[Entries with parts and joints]
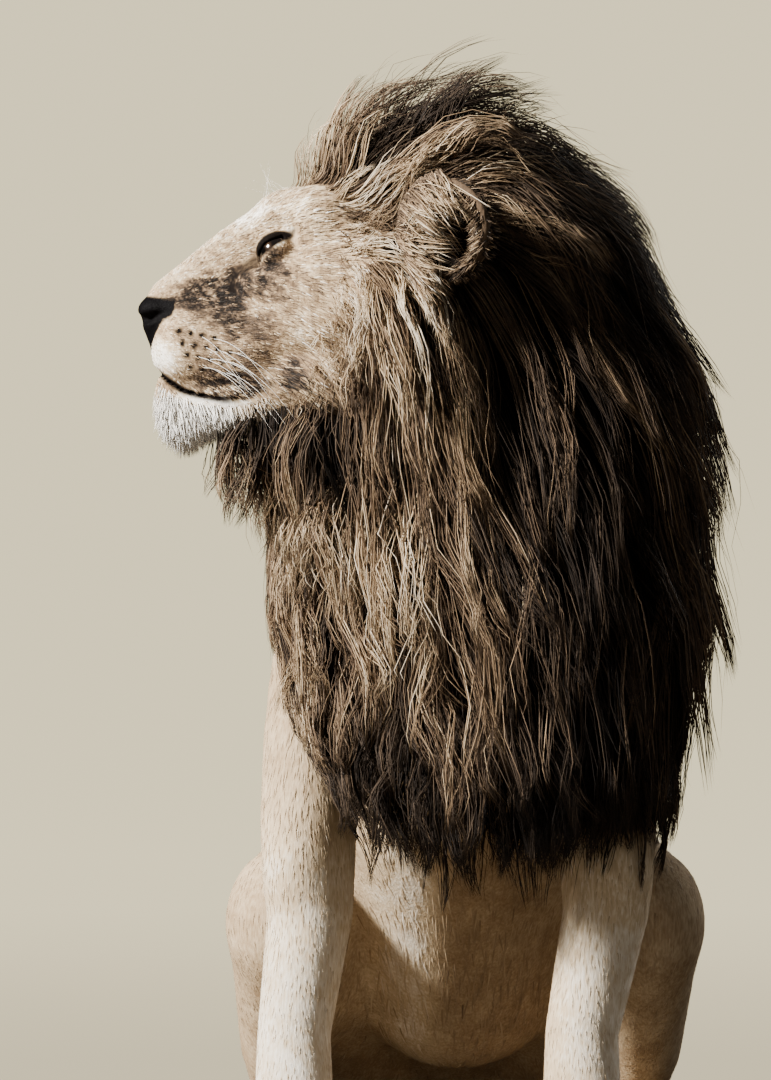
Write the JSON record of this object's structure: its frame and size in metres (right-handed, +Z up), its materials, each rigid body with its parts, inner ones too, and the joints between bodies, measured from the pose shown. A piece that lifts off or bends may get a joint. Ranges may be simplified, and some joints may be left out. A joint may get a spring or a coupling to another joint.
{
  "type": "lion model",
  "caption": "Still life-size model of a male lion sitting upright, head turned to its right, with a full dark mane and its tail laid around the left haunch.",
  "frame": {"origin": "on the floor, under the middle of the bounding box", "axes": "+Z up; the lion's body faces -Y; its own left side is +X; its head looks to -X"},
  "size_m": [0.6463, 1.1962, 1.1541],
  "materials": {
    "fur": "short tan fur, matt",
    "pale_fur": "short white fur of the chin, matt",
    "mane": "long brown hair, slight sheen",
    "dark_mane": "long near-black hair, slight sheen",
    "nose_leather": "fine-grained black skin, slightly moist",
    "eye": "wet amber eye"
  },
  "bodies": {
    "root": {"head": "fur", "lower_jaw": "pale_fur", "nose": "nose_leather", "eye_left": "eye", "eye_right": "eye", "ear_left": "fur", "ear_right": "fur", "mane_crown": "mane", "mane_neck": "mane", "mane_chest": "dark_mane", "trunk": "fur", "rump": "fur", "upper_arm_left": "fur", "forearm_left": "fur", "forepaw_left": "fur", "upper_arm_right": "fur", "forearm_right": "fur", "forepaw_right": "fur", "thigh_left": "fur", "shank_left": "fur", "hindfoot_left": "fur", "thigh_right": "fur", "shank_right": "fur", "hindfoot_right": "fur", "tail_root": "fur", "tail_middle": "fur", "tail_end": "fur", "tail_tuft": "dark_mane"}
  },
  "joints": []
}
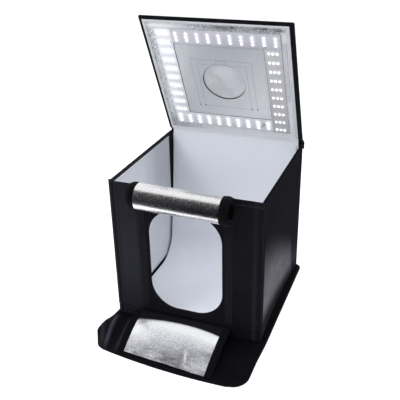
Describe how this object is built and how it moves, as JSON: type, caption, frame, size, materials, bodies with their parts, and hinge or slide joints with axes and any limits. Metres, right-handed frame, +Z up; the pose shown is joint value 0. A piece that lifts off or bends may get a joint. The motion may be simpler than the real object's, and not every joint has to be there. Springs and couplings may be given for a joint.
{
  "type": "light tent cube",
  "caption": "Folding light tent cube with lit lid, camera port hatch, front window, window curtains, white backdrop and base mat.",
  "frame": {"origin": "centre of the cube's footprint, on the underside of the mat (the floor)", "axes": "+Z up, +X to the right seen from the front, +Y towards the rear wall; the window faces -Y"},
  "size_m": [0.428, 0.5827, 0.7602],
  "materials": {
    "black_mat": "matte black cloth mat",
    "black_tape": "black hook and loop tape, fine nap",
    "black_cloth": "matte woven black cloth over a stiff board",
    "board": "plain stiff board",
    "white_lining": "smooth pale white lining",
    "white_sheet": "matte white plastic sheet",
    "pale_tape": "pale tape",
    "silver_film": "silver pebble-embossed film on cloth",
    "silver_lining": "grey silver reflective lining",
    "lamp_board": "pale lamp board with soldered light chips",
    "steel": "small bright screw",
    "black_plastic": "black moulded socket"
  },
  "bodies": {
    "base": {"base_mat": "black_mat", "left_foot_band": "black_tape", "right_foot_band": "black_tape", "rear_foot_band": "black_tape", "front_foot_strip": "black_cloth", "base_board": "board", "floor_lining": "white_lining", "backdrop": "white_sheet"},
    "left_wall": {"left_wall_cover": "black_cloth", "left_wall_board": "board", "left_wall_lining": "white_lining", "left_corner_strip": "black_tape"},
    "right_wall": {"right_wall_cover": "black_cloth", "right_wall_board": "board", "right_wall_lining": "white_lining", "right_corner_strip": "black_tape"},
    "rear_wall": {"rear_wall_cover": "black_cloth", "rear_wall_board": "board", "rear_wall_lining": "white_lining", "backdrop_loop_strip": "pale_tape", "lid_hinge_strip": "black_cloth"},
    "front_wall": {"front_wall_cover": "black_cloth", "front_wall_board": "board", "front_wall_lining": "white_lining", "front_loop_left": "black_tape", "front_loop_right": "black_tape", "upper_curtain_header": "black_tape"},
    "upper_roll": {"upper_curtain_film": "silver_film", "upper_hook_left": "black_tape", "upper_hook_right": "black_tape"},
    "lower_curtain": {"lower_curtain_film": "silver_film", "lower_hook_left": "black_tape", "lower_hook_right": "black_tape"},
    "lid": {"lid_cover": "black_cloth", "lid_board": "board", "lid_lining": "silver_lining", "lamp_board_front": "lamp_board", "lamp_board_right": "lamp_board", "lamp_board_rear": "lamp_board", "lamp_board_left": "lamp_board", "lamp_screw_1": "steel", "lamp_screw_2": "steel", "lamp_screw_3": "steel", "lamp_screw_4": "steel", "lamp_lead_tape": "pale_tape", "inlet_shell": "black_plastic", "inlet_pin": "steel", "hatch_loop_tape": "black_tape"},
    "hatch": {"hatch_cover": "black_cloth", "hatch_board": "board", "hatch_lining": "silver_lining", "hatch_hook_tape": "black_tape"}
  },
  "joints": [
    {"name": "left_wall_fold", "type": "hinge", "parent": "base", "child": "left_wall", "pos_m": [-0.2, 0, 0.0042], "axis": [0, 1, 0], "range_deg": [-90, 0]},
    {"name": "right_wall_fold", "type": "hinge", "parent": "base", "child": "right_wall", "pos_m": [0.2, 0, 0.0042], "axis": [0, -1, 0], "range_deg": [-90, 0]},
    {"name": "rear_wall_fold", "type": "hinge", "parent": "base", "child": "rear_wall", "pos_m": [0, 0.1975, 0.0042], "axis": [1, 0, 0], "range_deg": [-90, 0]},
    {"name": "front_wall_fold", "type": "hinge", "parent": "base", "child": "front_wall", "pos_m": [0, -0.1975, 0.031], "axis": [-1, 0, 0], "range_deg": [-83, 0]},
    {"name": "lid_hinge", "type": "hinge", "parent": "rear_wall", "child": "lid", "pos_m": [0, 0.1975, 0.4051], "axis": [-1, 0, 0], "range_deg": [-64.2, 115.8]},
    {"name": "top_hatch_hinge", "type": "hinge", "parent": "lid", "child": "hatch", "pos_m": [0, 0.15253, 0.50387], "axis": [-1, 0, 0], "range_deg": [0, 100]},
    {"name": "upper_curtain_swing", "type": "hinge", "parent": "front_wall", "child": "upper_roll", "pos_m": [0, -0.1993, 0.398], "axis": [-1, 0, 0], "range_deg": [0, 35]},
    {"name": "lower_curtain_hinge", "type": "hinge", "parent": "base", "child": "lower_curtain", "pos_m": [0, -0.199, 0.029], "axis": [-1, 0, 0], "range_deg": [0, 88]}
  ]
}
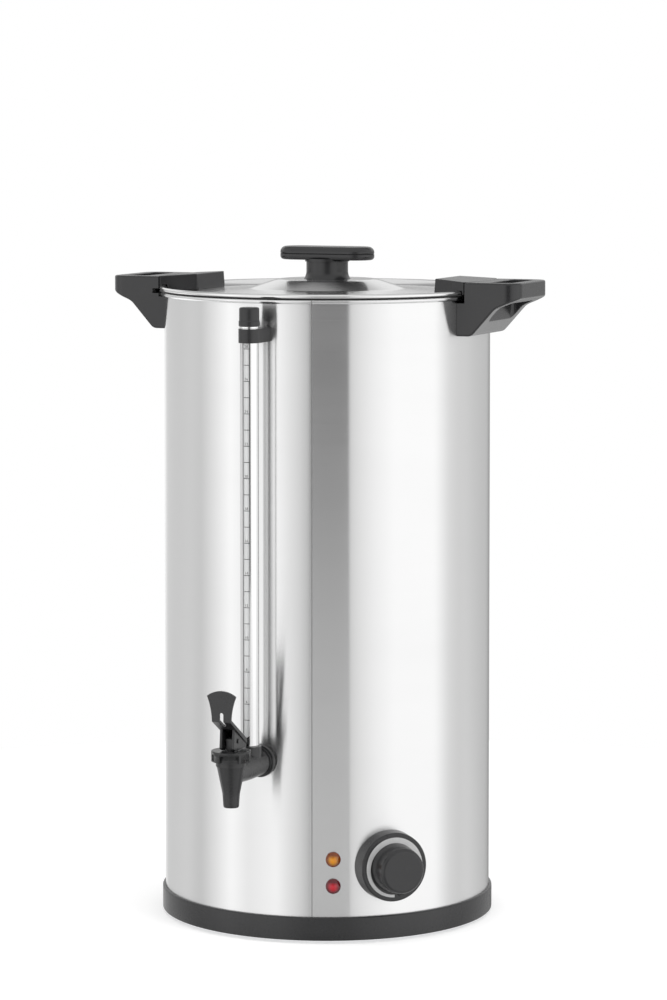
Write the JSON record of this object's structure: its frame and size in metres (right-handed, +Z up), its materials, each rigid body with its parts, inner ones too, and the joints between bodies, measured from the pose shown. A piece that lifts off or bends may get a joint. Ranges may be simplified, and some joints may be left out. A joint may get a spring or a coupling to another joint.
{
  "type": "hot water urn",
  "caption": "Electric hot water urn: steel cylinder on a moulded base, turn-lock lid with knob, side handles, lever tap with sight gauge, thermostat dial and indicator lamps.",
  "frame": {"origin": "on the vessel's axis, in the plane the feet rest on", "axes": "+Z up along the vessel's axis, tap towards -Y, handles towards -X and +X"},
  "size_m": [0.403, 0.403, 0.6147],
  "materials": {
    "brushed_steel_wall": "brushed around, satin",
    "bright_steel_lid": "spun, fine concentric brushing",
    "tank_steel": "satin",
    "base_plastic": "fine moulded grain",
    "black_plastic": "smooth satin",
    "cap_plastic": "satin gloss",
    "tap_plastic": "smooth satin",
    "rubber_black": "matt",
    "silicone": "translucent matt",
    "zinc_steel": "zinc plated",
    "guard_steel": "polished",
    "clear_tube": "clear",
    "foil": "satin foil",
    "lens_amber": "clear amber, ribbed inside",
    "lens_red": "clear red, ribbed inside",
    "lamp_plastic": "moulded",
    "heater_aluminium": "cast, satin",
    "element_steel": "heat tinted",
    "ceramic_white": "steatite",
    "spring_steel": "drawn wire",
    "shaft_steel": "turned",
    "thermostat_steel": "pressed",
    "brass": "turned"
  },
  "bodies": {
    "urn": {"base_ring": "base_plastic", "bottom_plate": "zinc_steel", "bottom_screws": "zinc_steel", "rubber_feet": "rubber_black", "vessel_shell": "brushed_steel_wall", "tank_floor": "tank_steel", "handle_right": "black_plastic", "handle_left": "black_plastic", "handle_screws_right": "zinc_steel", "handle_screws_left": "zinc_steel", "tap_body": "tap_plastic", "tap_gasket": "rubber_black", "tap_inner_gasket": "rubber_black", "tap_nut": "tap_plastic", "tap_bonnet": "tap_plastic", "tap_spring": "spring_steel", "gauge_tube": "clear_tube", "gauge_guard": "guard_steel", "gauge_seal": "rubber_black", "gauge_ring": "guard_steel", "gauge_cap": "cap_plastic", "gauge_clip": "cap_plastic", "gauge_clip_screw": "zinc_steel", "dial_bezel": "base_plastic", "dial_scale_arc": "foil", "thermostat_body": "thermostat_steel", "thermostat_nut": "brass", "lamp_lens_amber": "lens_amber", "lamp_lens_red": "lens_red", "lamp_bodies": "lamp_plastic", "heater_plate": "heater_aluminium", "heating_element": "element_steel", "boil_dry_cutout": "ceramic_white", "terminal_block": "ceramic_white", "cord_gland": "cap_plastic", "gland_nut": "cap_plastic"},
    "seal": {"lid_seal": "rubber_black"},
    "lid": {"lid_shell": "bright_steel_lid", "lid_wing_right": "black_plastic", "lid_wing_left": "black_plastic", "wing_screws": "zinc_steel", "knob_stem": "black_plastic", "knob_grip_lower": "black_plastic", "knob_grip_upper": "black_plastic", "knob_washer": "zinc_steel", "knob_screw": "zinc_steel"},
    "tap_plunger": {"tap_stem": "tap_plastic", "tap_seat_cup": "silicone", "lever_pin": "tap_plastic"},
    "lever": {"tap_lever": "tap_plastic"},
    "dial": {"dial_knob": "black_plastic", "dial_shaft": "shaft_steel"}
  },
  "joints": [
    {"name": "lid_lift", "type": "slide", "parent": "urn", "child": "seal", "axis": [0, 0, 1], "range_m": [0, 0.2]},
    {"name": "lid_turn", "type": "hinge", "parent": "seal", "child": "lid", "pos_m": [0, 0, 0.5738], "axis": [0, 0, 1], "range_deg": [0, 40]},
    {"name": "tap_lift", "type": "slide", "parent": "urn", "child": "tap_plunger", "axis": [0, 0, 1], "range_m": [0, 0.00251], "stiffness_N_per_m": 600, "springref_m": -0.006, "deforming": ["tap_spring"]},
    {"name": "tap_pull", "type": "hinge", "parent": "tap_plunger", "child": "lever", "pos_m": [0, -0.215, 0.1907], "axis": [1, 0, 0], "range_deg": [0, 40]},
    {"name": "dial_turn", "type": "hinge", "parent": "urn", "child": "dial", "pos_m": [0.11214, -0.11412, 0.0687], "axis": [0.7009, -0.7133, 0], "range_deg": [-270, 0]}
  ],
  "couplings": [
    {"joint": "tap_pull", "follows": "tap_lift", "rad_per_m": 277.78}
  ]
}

** INSTRUCTION **
Return every line in the listing that contains the word "slide".

** REPLY TO THE EXERCISE **
Describe how this object is built and how it moves, as JSON: type, caption, frame, size, materials, bodies with their parts, and hinge or slide joints with axes and any limits. Metres, right-handed frame, +Z up; the pose shown is joint value 0. A piece that lifts off or bends may get a joint. The motion may be simpler than the real object's, and not every joint has to be there. Springs and couplings may be given for a joint.
    {"name": "lid_lift", "type": "slide", "parent": "urn", "child": "seal", "axis": [0, 0, 1], "range_m": [0, 0.2]},
    {"name": "tap_lift", "type": "slide", "parent": "urn", "child": "tap_plunger", "axis": [0, 0, 1], "range_m": [0, 0.00251], "stiffness_N_per_m": 600, "springref_m": -0.006, "deforming": ["tap_spring"]},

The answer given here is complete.